1階はコンビニと飲食店と医院が二つに薬局が一つ。
2階から上も見た限りでは普通のオフィスに見えた。
だが、場所はここで間違いない。通りを挟んだ向かいの建物にははっきりと見覚えがあった。
開かない窓からずっと見ていた灰色の外壁。
シンジが飛び降りたあのビルだ。
シンジが落ちた辺りに立ってみた。
古い舗装ブロックには、当時の事件を示すものは何もない。
だが、僕の脳裏にはあの夜の映像がはっきりと蘇った。
手足があり得ない方向に折れ曲がっていて、俯せたシンジの頭部の下にじわじわと広がっていく赤黒い血だまり。
上を見上げれば、ビルの側面の非常階段。
きっとシンジはあそこの一番上から身を乗り出して飛び降りたんだ。
飛ぶ瞬間、シンジは何を思っていたのだろう。
あの時、僕はシンジの潰れた体を見ても、その行為を責める気にも憐れむ気にもならず「自由になれたんだね」と、むしろ「よかったね」とさえ思ったのだった。
だけど、今は違う。
もう少し頑張って生きていたら、もしかしたら奇跡が起きたかもしれないのに。
ずっと先に、僕の様に、丸ごと愛してくれる人に出会えたかもしれないのに。
だがきっとあの時、彼も心を病んでいたのだ。
純朴な田舎の青年の追い詰められ、精神を蝕まれた挙句の末路に、今更ながらに感じる無念。
胸が苦しくなる。
その時、ふと思った。
シンジの死はどのように扱われたのだろう。
あの晩のその後の記憶は定かではない。

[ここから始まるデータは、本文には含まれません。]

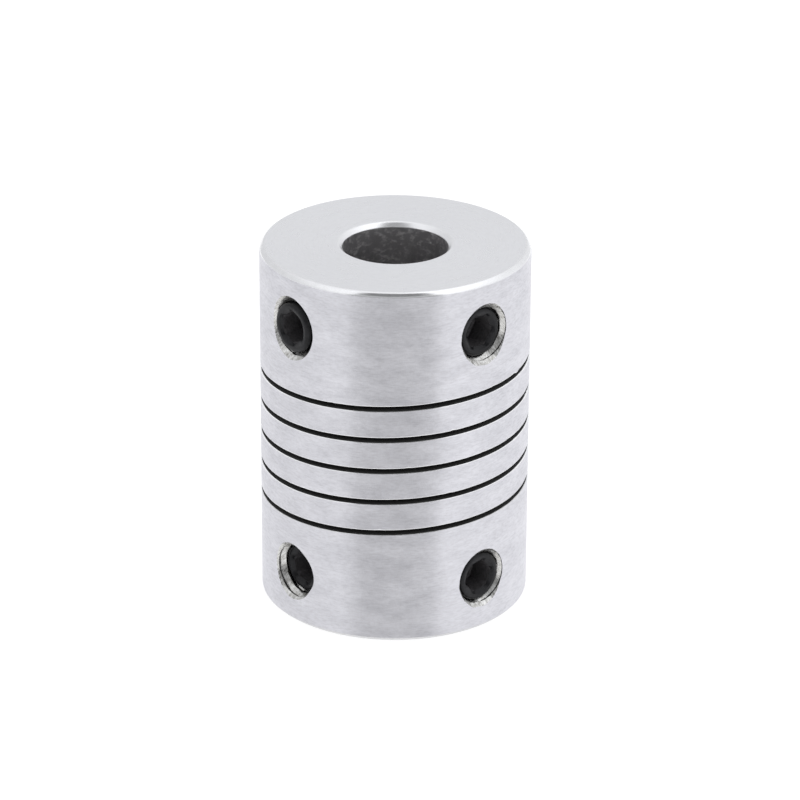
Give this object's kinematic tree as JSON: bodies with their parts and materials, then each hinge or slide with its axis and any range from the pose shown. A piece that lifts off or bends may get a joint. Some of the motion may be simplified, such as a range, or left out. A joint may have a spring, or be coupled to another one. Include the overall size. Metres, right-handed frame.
{
  "type": "beam coupling",
  "caption": "Flexible helical beam coupling: a slotted aluminium sleeve with black cup point set screws that clamp a shaft in each end.",
  "frame": {"origin": "centre of the lower end face", "axes": "+Z along the shaft axis towards the upper hub; the set screws of both hubs point out along -Y and +X"},
  "size_m": [0.018, 0.018, 0.025],
  "materials": {
    "turned_aluminium": "fine turned, bare",
    "black_oxide_steel": "black oxide, satin"
  },
  "bodies": {
    "lower_hub": {"lower_hub": "turned_aluminium"},
    "beam_segment_1": {"beam_segment_1": "turned_aluminium"},
    "beam_segment_2": {"beam_segment_2": "turned_aluminium"},
    "beam_segment_3": {"beam_segment_3": "turned_aluminium"},
    "beam_segment_4": {"beam_segment_4": "turned_aluminium"},
    "beam_segment_5": {"beam_segment_5": "turned_aluminium"},
    "upper_hub": {"upper_hub": "turned_aluminium"},
    "lower_set_screw_front": {"lower_set_screw_front": "black_oxide_steel"},
    "lower_set_screw_right": {"lower_set_screw_right": "black_oxide_steel"},
    "upper_set_screw_front": {"upper_set_screw_front": "black_oxide_steel"},
    "upper_set_screw_right": {"upper_set_screw_right": "black_oxide_steel"}
  },
  "joints": [
    {"name": "lower_bend_x", "type": "hinge", "parent": "lower_hub", "child": "beam_segment_1", "pos_m": [0, 0, 0.00811], "axis": [1, 0, 0], "range_deg": [-1, 1], "stiffness_Nm_per_rad": 2.68},
    {"name": "lower_bend_y", "type": "hinge", "parent": "beam_segment_1", "child": "beam_segment_2", "pos_m": [0, 0, 0.00986], "axis": [0, 1, 0], "range_deg": [-1, 1], "stiffness_Nm_per_rad": 2.68},
    {"name": "wind_up", "type": "hinge", "parent": "beam_segment_2", "child": "beam_segment_3", "pos_m": [0, 0, 0.01162], "axis": [0, 0, 1], "range_deg": [-1, 1], "stiffness_Nm_per_rad": 11.1},
    {"name": "stretch", "type": "slide", "parent": "beam_segment_3", "child": "beam_segment_4", "axis": [0, 0, 1], "range_m": [-0.00015, 0.00015], "stiffness_N_per_m": 37600},
    {"name": "upper_bend_y", "type": "hinge", "parent": "beam_segment_4", "child": "beam_segment_5", "pos_m": [0, 0, 0.01514], "axis": [0, 1, 0], "range_deg": [-1, 1], "stiffness_Nm_per_rad": 2.68},
    {"name": "upper_bend_x", "type": "hinge", "parent": "beam_segment_5", "child": "upper_hub", "pos_m": [0, 0, 0.01689], "axis": [1, 0, 0], "range_deg": [-1, 1], "stiffness_Nm_per_rad": 2.68},
    {"name": "lower_front_screw_travel", "type": "slide", "parent": "lower_hub", "child": "lower_set_screw_front", "axis": [0, 1, 0], "range_m": [-0.0029, 0.0006]},
    {"name": "lower_right_screw_travel", "type": "slide", "parent": "lower_hub", "child": "lower_set_screw_right", "axis": [-1, 0, 0], "range_m": [-0.0023, 0.0012]},
    {"name": "upper_front_screw_travel", "type": "slide", "parent": "upper_hub", "child": "upper_set_screw_front", "axis": [0, 1, 0], "range_m": [-0.00205, 0.00145]},
    {"name": "upper_right_screw_travel", "type": "slide", "parent": "upper_hub", "child": "upper_set_screw_right", "axis": [-1, 0, 0], "range_m": [-0.0025, 0.001]}
  ]
}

確か、送迎のバンに乗せられていた僕とあと二人は事務所の男たちに「とっとと部屋に入れ!入ったら出るな!」と、どやされ3階に行かされたのだ。
二人のうちの片方が、遠目ながらもひしゃげた体を見たせいか血の気の引いた顔をしていて、脚が震えてなかなか階段がのぼれなくて・・・僕ともう一人が両脇から支えて上がったんだ。
それで・・・なんとか部屋に辿り着いたら、そいつがトイレに駆け込んで吐いて・・・
一緒に抱えてたもう一人も、床に頭抱えて蹲って・・・突然、わーっと叫びだしたんだ。
それで先に帰って来ていた数人が何事かと出てきてどうしたんだと聞いたけど、二人とも答えらる状況じゃなくて、入り口に突っ立ったままの僕に視線が集まった。
喋れない僕は視線に耐え切れず、業務連絡用の壁のホワイトボードに「シンジが飛び降りた」と書いた。
部屋は水を打ったように静まり返った。
誰も何故とは聞かなかった。
その後の事をボーイたちは何も知らされなかった。
事務所の男たちは何も無かったように振舞っていたし、誰かが聞いてもちゃんと答えてくれるとは思えなかった。
シンジの体はちゃんと故郷に帰ったのだろうか?
望郷の念に駆られながらも、迷惑を掛けられないと連絡を絶っていた家族には伝わったのだろうか。
このことを田中さんに話した。
「そんだけ大っぴらに死んでるなら裏で処分できずに、警察の方の記録に残っているかもしれんな。現場の目撃者は関係者以外にいたか?救急車やパトカーのサイレンを聞いたり赤色灯を見たりしたか?」
それは全く覚えていなかった。
そもそもシンジが飛び降りた後のことも、この場に来て突然思い出したのだ。ただ、飛び降りる前後は事務所の男たちが騒いでいたから、近隣の建物内から見ていた人がいるかもしれない。
目撃者の一人でも119番か110番をしてくれていれば、公的な記録に残っている可能性がある。そうでなければ、売り専が死んだとなると現場のすぐそばで違法な賭博場などを開いているグループには不都合だらけで、組織の人間によって闇に葬り去られてしまっているかもしれないという田中さんの言葉にぞっとした。